Wesprzyj nas już teraz!
„Jest rzeczą dobrze znaną, że przed, w trakcie i po wizytacji apostolskiej (lipiec 2012-lipiec 2013), jak i teraz, wyłącznym bądź uprzywilejowanym rytem stosowanym w większości wspólnot Franciszkanów Niepokalanej jest Novus Ordo” – podkreślają zakonnicy.
O. Manelli wraz z radą generalną, zgodnie z normami prawno-kanonicznymi, podjął się promocji „starej” liturgii w sposób odpowiadający motu proprio „Summorum Pontificum” oraz instrukcji „Universae Ecclesiae”. Do domów zgromadzenia, co potwierdza protokół, wysłany został list z zaleceniami dotyczącymi celebracji w starszej formie rytu rzymskiego. Nie było mowy o jakimkolwiek nakazie celebracji. Odpowiedź na te wskazania zależała wyłącznie od poszczególnych wspólnot.
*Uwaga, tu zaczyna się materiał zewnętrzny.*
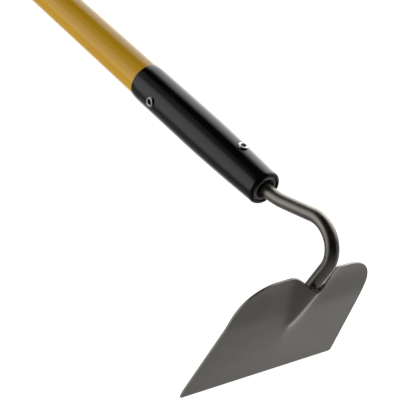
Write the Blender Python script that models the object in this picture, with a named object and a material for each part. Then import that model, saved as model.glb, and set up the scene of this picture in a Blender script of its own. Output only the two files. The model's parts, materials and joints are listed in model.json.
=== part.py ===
"""Gooseneck hoe with a heart-shouldered pressed blade, a painted steel ferrule and a fibreglass handle.

Everything is drawn in the tool's own axes and then leant over as one piece:
    +X runs from the ferrule mouth (x = 0) towards the head, and the handle runs to -X
    +Y is the tool's right hand side, and the tool is symmetric about y = 0
    +Z is away from the side that the blade hangs down on
The hoe lies on level ground on its cutting edge and on the rim of its butt cap.
"""

import math

import bmesh
import bpy
from mathutils import Matrix, Vector

# Driving dimensions, in metres
GAP = 0.0003

HANDLE_RADIUS = 0.015875
HANDLE_WALL = 0.0032
HANDLE_START = 0.086
HANDLE_LENGTH = 1.372

FERRULE_LENGTH = 0.160
FERRULE_RADIUS = 0.01695
FERRULE_WALL = 0.0007
FERRULE_TAPER_LENGTH = 0.085
FERRULE_MOUTH_RADIUS = 0.0143
FERRULE_MOUTH_ROUNDING = 0.003
FERRULE_LIP_RADIUS = 0.0109
FERRULE_LIP_DEPTH = 0.0035
FERRULE_SHOULDER_LENGTH = 0.009
FERRULE_REAR_RIM = 0.0006
FERRULE_TAPER_START = 0.006
FERRULE_TAPER_POWER = 1.6

ADAPTER_SPIGOT_END = 0.150
ADAPTER_FACE = 0.001
ADAPTER_RECESS_RADIUS = 0.0082
ADAPTER_RECESS_DEPTH = 0.008
ADAPTER_CLEARANCE = 0.0005
SEAL_FACE = 0.004

NECK_RADIUS = 0.00562
TANG_LENGTH = 0.118
NECK_RISE_START = 0.001
NECK_RISE_ANGLE = math.radians(16.9)
NECK_RISE_RADIUS = 0.069
NECK_CREST_LENGTH = 0.0313
NECK_TURN_ANGLE = math.radians(122.8)
NECK_TURN_RADIUS = 0.0228
NECK_END_LENGTH = 0.051
NECK_POINT_LENGTH = 0.026
NECK_POINT_RADIUS = 0.0032
NECK_POINT_POWER = 0.7

BLADE_THICKNESS = 0.0018
BLADE_EDGE_THICKNESS = 0.0007
BLADE_BEVEL_LENGTH = 0.006
BLADE_EDGE_X = 0.0552
BLADE_EDGE_Z = -0.1412
BLADE_LEAN = math.radians(9.76)
BLADE_HALF_WIDTH = 0.0806
BLADE_SIDE_TAPER = 0.1265
LOBE_CENTRE = Vector((0.0822, 0.0354))
LOBE_RADIUS = 0.0345
INNER_LOBE_CENTRE = Vector((0.1059, 0.025))
INNER_LOBE_RADIUS = 0.0115
NOTCH_UP = 0.1042
NOTCH_FLANK = 0.63
CORNER_RADIUS = 0.0015

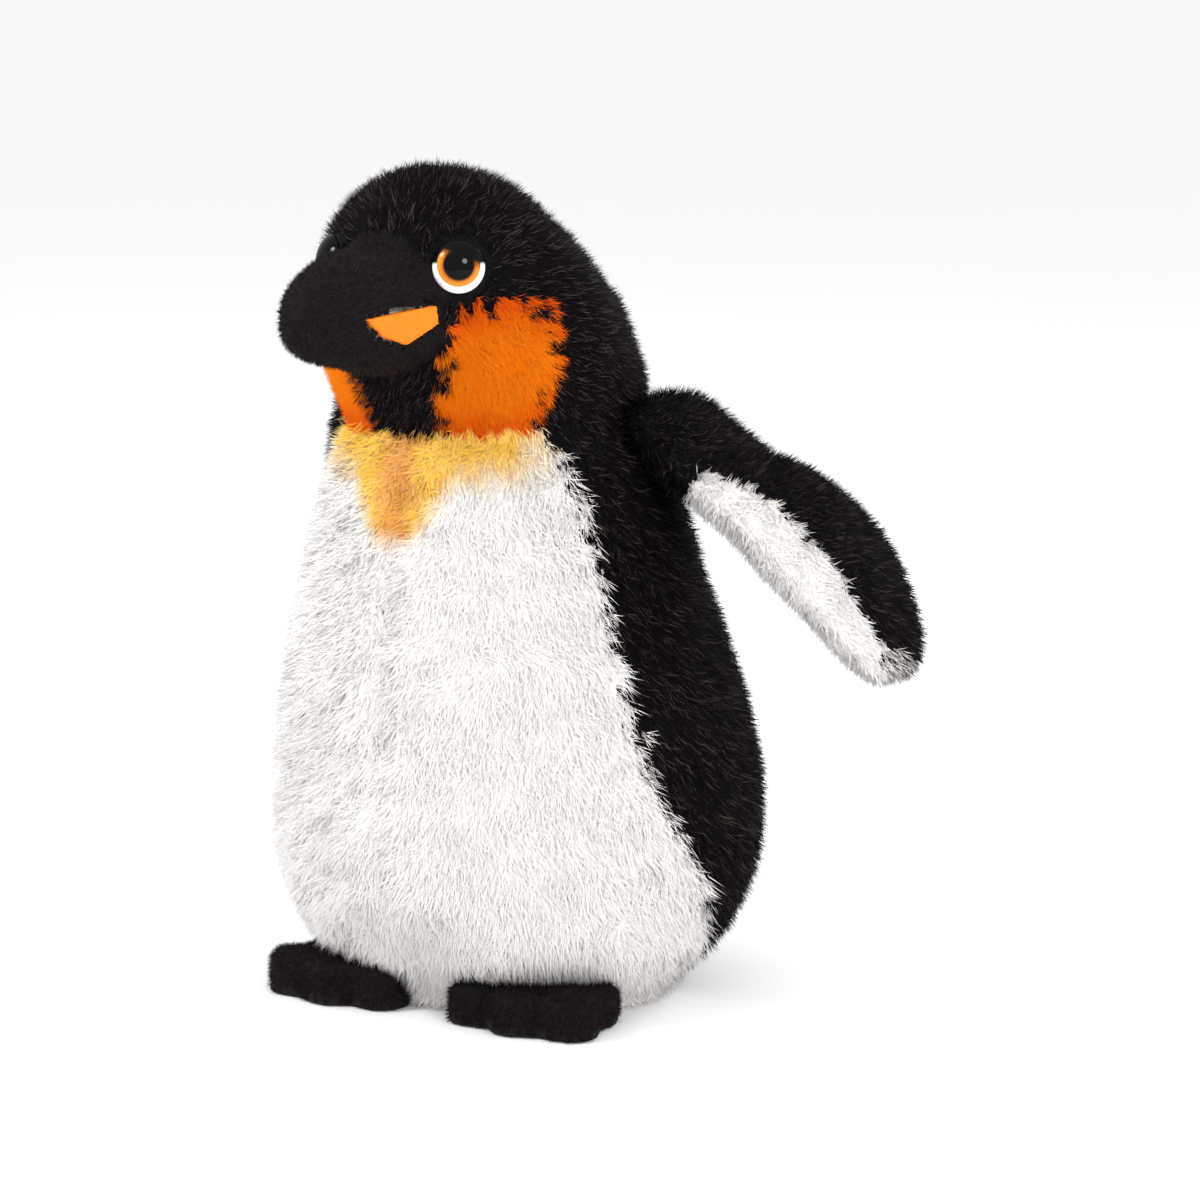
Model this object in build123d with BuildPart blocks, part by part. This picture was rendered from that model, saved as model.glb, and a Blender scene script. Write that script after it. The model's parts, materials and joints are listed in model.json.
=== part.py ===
"""Plush penguin, sewn from pile fabric panels round loose stuffing, standing on a flat base.

Millimetres. +Z is up, the penguin faces -Y and its left side is +X. The origin is on the floor, in the
middle of the base panel.
"""

from build123d import *
import math
import os

os.makedirs("parts", exist_ok=True)

# Driving dimensions
HEIGHT = 249.0  # floor to the crown, over the pile
NECK = 174.0  # height of the seam between body and head
SKIN = 5.0  # backing cloth with its packed pile
BASE_THICKNESS = 2.5
FAR = 300.0  # longer than anything in the model

# Body levels: height, half width, depth in front, depth behind, place of the widest line along Y
BODY_LEVELS = [
    (0, 46, 41, 47, 2),
    (9, 56, 46, 56, 2),
    (19, 64.5, 57.5, 64, 3),
    (34, 71, 70, 72, 4),
    (52, 74, 74.5, 75, 4.5),
    (70, 73, 74, 74, 4),
    (92, 69.5, 70, 70, 1),
    (113, 64, 64, 67, -3),
    (132, 58.5, 57, 64, -6),
    (152, 52, 51, 62, -8),
    (NECK, 43.5, 42.5, 59, -11.5),
]
HEAD_LEVELS = [
    (NECK, 43.5, 42.5, 59, -11.5),
    (186, 44.5, 43, 57.5, -15.5),
    (199, 45.5, 43, 50.5, -19),
    (212, 44, 41.5, 39.5, -22),
    (224, 40, 38, 27.5, -26),
    (235, 32, 31, 21, -31),
    (243, 22.5, 21.5, 16, -34),
    (HEIGHT, 8, 7, 6, -36),
]

# Side seam between white front and black back, as points along Y and Z
SIDE_SEAM = [(-35, NECK + 8), (-28, 143), (-28, 100), (-15, 59), (8, 27), (24, -6)]

# Cheek and chin panels, as front outlines of X and Z for the left side
CHEEK_BACK = 36.0  # the cheek ends this far in front of the origin
CHEEK_OUTLINE = [(10.5, NECK), (60, NECK), (60, 196), (42, 200), (36, 210), (20, 210), (17, 196)]
CHIN_OUTLINE = [(10.5, NECK), (17, 196), (20, 210)]

# Beak stations: distance in front of the origin, half width, half height, height of the middle
BEAK_STATIONS = [
    (50, 25, 20.5, 208.5),
    (66, 20, 19, 209),
    (80, 16, 16.8, 209.3),
    (92, 12.5, 13.2, 208.5),
    (100, 9.5, 10, 207.5),
    (105, 5, 5.5, 206.5),
]
BEAK_SKIN = 3.0
MOUTH = [(-FAR / 2, 202), (-66, 211)]  # mouth line, as points along Y and Z
STRIPE_OUTLINE = [(-89, 208.6), (-65, 211.2), (-64, 206), (-73, 200.5), (-82, 203.5)]

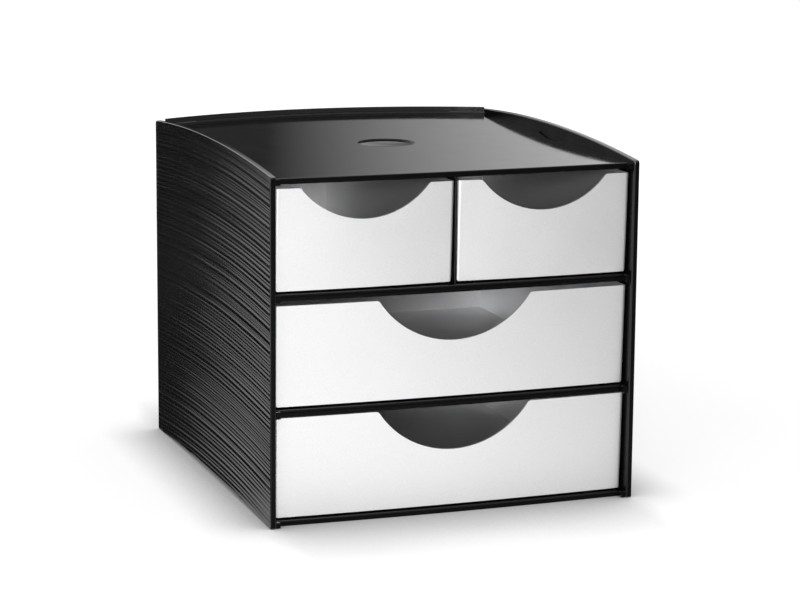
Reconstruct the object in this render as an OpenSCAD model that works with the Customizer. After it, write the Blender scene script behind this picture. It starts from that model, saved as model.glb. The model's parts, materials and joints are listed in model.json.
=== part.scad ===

„Jednakże niektórzy bracia kontestowali wzmiankowany list. Dlatego też skonsultowaliśmy się z Papieską Komisją Ecclesia Dei, która – w reskrypcie z 14 kwietnia 2012 r. Prot. 39/2011L – stwierdziła zgodność między tym listem (Prot. 77/2011) a „mens” Ojca Świętego Benedykta XVI” – podkreślają Franciszkanie Niepokalanej.
W tym samym artykule anonimowy autor „Vatican Insider” stwierdził, że liturgia w nadzwyczajnej formie rytu rzymskiego mogłaby być przyjęta jako „wyłączna” liturgia przez „instytuty życia konsekrowanego i wspólnoty monastyczne, które powracają do komunii z Rzymem po tym, gdy uczestniczyły w schizmie lefebrystów, i które z tego powodu podlegają jurysdykcji Papieskiej Komisji Ecclesia Dei”. Pod tym względem rzeczywistość także wygląda inaczej. Zgodnie z „Summorum Pontificum” oraz instrukcją „Universae Ecclesiae” Vetus Ordo może być uprzywilejowanym albo wyłącznym rytem także w przypadku wspólnot, które nie podlegają „Ecclesia Dei”. Także w przypadku wspólnot, które „nie powracają ze „schizmy” lefebrystów. Nie mniej, intencją naszego Założyciela nie było nigdy dojście do wyłącznego użytku (starego rytu-przyp. red.)” – tłumaczą.
Na stronach „The Vatican Insider” autor doniesień poświęconych Franciszkanom Niepokalanej twierdził także, że to zgromadzenie „zostało założone po soborze, a ponadto ankieta przeprowadzona wśród braci pokazała, że większość z nich chce celebrować w zwyczajnej formie”. Zakonnicy odpowiadają: fakt, iż ich zgromadzenie powstało po II soborze watykańskim nie uniemożliwia im celebrowania liturgii według ksiąg z roku 1962. Więcej: „Summorum Pontificum” dotyczy wszystkich wiernych, w tym członków instytutów życia konsekrowanego i stowarzyszeń życia apostolskiego. Bez względu na datę ich założenia. W takim wypadku, gdyby „większość braci” chciała sprawować liturgię Novus Ordo, mogli by ją celebrować, tak jak to miało miejsce w przeszłości. O. Manelli sam także sprawuje liturgię w zwyczajnej formie rytu rzymskiego.
Franciszkanie zapowiedzieli także, że zamierzają realizować wydane wskazania dotyczące sprawowania liturgii w nadzwyczajnej formie. Jak podkreślają, w tej kwestii dotyczącej ich życia wspólnotowego apelują o milczenie, szacunek i modlitwę, aby kompetentne władze kościelne mogły realizować wyznaczone im zadania dla dobra Franciszkanów Niepokalanej jak i Kościoła.